HINT: If you want to play with Storage Spaces without dedicating hardware to it, check out this blog post on how to use a free Windows Azure Trial to try it out: http://blogs.technet.com/b/kevinremde/archive/2013/01/27/use-windows-azure-to-learn-windows-server-2012-storage-spaces-31-days-of-servers-in-the-cloud-part-27-of-31.aspx

“That sounds pretty good, Kevin.  But what’s new in R2?”

In R2 we give you the ability to add SSD storage and traditional spinning disks into storage pools, and the storage subsystem is able to prioritize how that storage will be most efficiently used.  Certified hardware will be detected to be either of type SSD or HDD.

“Why is that important?”

Well.. think about your typical storage use.  How much of it is actually in-use frequently?

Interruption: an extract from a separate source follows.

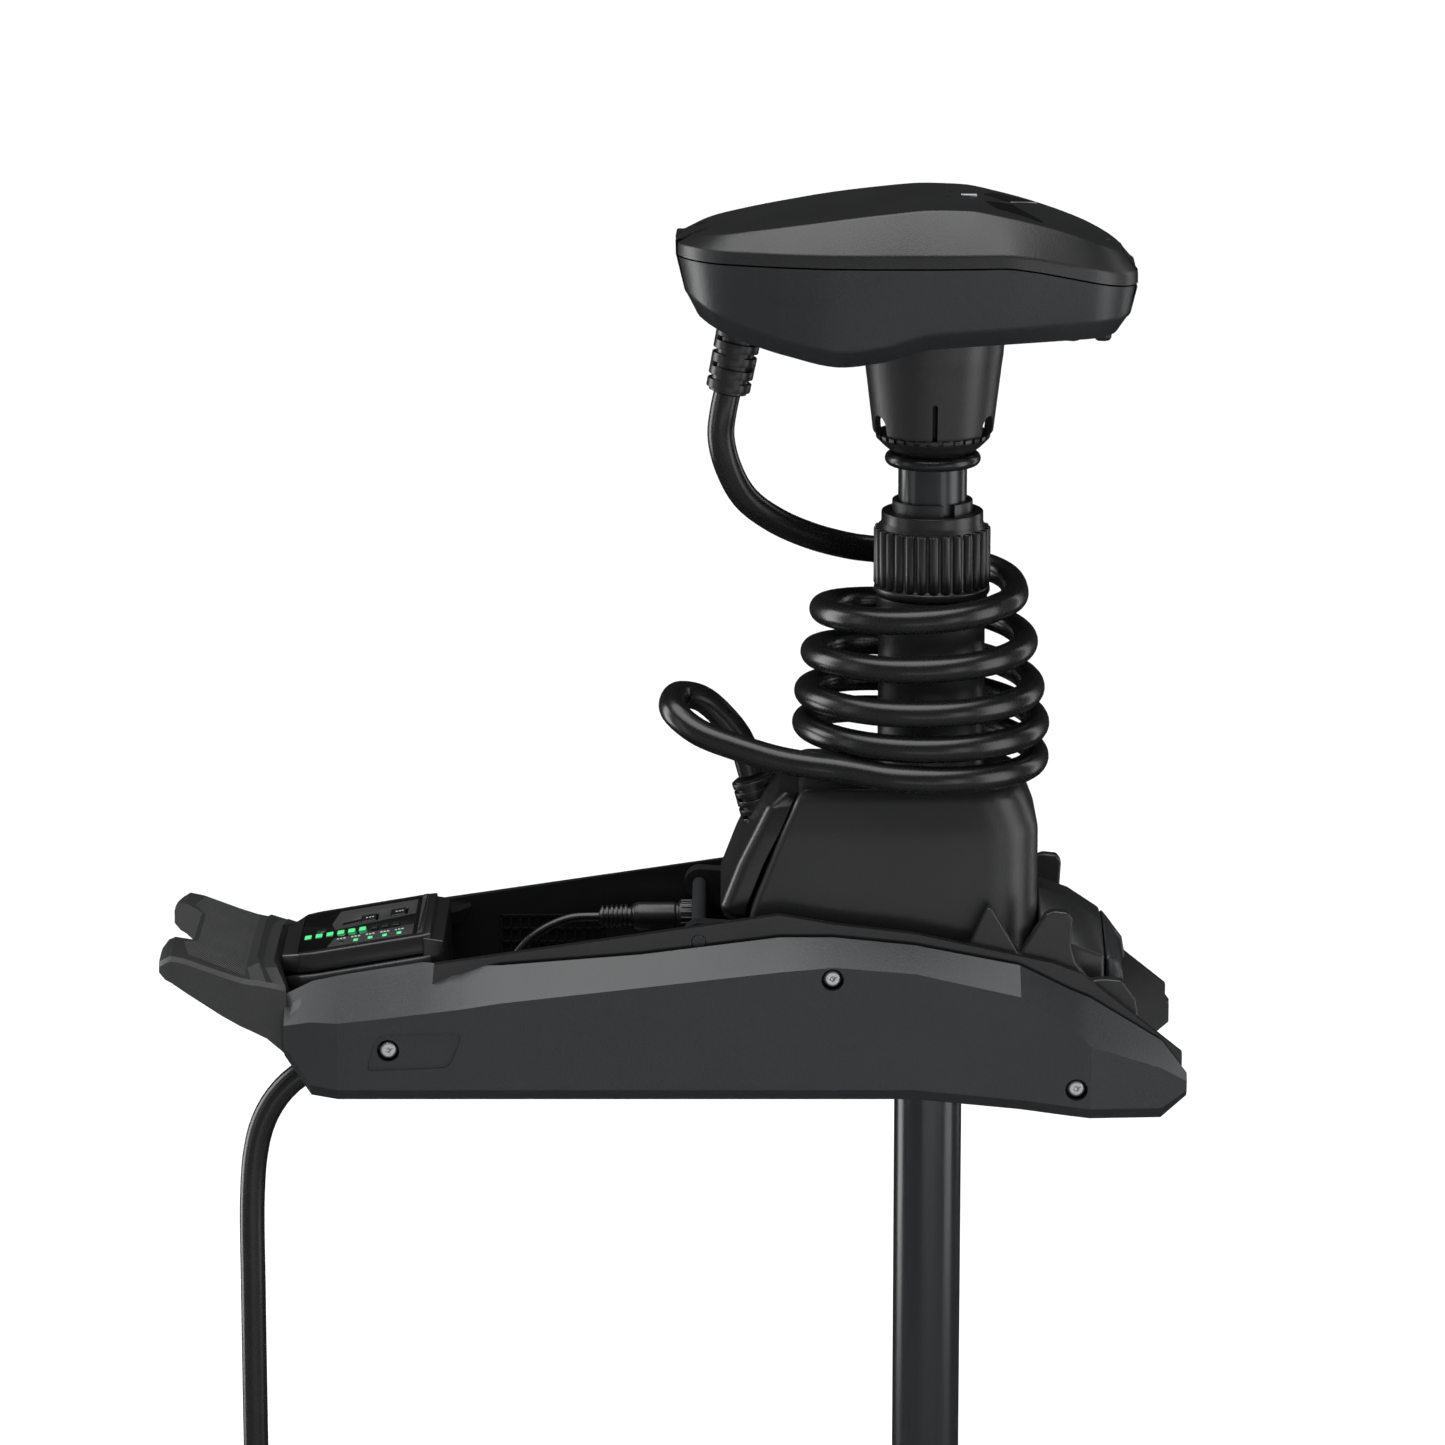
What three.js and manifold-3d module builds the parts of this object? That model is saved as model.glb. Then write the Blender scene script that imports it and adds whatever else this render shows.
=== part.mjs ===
// Bow-mount electric trolling motor, deployed. Millimetres, +Z up, +X to the bow, +Y to port.
// The origin is on the deck plane, under the base plate. The shaft stands at X = SHAFT_X, Y = 0.
import * as THREE from 'three';
import { mergeVertices } from 'three/addons/utils/BufferGeometryUtils.js';
import Module from 'manifold-3d';

const wasm = await Module();
wasm.setup();

// ---------- driving dimensions ----------
const GAP = 0.3; // clearance left between pieces that touch
const RUN = 0.5; // running clearance of the shaft in its sleeve

// deck mount
const BASE_REAR = -190;
const BASE_FRONT = 110; // short enough for the shaft to swing past it
const BASE_T = 8;
const RAIL_IN = 75; // inner side of each frame rail
const RAIL_T = 6;
const PANEL_OUT = 105; // outer face of each side panel
const PANEL_WALL = 3;
const BOLT_R = 3;
const BOLT_HEAD_R = 5;
const BOLT_HEAD_T = 4;
const BOLT_PLACES = [[-157, 33], [119, 79], [271, 8]];
const DECK_HOLE_R = 3.5;
const REST_T = 9; // thickness of the cradle plates that hold the stowed motor

// display console, whose top leans back
const LENS_TILT = THREE.MathUtils.degToRad(9.6);
const LENS_MID = new THREE.Vector3(-179, 0, 85.4);
const LENS_LENGTH = 76;
const LENS_HALF = 44;
const LENS_T = 3;
const CONSOLE_WALL = 3;
const BUTTON_X = 9;
const BUTTON_Y = 15;
const BUTTON_PLACES = { power_button: [5, 14], mode_button: [24, 17.5] };

// foot pedal
const PEDAL_PIVOT = [-205, 30];
const PEDAL_HALF = 73;
const PEDAL_WIDE = 77; // half width forward of the rails
const NOTCH_HALF = [43, 30]; // of the toe notch, at its mouth and at its root
const NOTCH_X = -281;
const PEDAL_WALL = 5;
const PEDAL_PIN_R = 4;
const PAD_T = 2.5;

// tilt pivot of the steering housing
const PIVOT = [36, 97];
const PIVOT_PIN_R = 4.5;
const PIVOT_BOSS_R = 9.5;
const ARM_SIDE = 3; // room between a pivot arm and its rail

// steering housing
const HOUSING_HALF = 62;
const HOUSING_BOTTOM = 24;
const HOUSING_TOP = 188;
const HOUSING_WALL = 3.5;
const HOUSING_PLATE = 5;
const COVER_T = 17;
const NOSE_FRONT = 303;
const NOSE_RIDGE = 14; // half width of its flat top
const TUBE_TOP = 301.5;
const TUBE_WALL = 3.5;

// shaft, sleeve and steering gears
const SHAFT_X = 182;
const SHAFT_R = 21.5;
const SHAFT_WALL = 3;
const SHAFT_TOP = 482;
const SLEEVE_WALL = 3.5;
const BEARING_WALL = 3.9;
const BEARING_H = 12;
const MODULE = 2;
const RING_TEETH = 40;
const PINION_TEETH = 10;
const GEAR_Z = 60;
const GEAR_H = 12;
const SPINDLE_R = 4;
const STEER_MOTOR_H = 74;

// depth collar
const NUT_R = 36.6;
const NUT_H = 46;
const NUT_WALL = 8;
const COLLET_TOP = 60; // height of the collet above the foot of the nut
const COLLET_WALL = 3;
const COLLET_SLOT = 7.5;

// head
const NECK_TOP_R = 42.5;
const NECK_LOW_R = 37.5;
const NECK_LOW_Z = 405;
const NECK_WALL = 4;
const HEAD_WALL = 3;
const BOARD_Z = 500;
const BOARD_T = 2;
const POST_R = 4;

// cords
const CORD_R = 8.5;
const POWER_R = 8;
const GLAND_R = 14.5;
const COIL_X = 175.5; // the coil stands a little aft of the shaft
const COIL_TOP_R = 58.6; // radius of its top and bottom turns at the cord's centre line
const COIL_LOW_R = 72.8;
const COIL_TOP = 305;

// lower unit
const MOTOR_Z = -850;
const MOTOR_R = 57;
const MOTOR_WALL = 3;
const MOTOR_REAR = 110;
const MOTOR_FRONT = 265;
const NOSE_LENGTH = 62;
const TAIL_LENGTH = 38;
const ROTOR_R = 36;
const MOTOR_SHAFT_R = 6;
const PROP_R = 133;
const PROP_HUB_R = 36;
const PROP_X = [22, 66];
const SKEG_DROP = 80;
const SOCKET_R = 30;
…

“A very small amount compared to the rest of it.”

Exactly.  Let’s just say for example that 90% of your stored data is just sitting there not being used.  But 10% is actively being accessed and/or changed.  It would make sense to have the idle data sitting on slower HDDs, and the frequently used data on the SSDs, wouldn’t it?

“Yeah.”

Well, that’s what Storage Spaces will do for you automatically in Windows Server 2012 R2.   Every so often (at an interval that can be adjusted), the storage system will move bits around based on the “heat map” of which blocks of data are being used most frequently. 

“That’s very cool.  But can I also specify files that I absolutely want to give SSD preferential treatment to?  I have base disks for Windows client VMs that I want to force to the SSD.”

Absolutely.  In this case, it’s on a file-by-file basis.  But you can definitely designate a file to be on the SSDs  vs. the HDDs.  

“Sounds amazing!”

I agree.

For more information, please view the following breakout session recording from TechEd 2013 NA: Storage Spaces: What’s New in Windows Server 2012 R2

Download the deck and video for offline viewing.

Session Index – Storage Spaces: What’s New in Windows Server 2012 R2

 

  • TechEd was in Orlando?  Wow, then what was I at in New Orleans?

  • Hmmm.  I thought TechEd was in New Orleans this year.  At least that's where it seemed like I was.  Did I go to the wrong one?  ;-P

  • This was a great post; thank you.  

    Wasn't TechEd in New Orleans this year though?

  • Um.. wow.. I must've been tired when I composed that opening paragraph.  Yes, indeed, it was in New Orleans.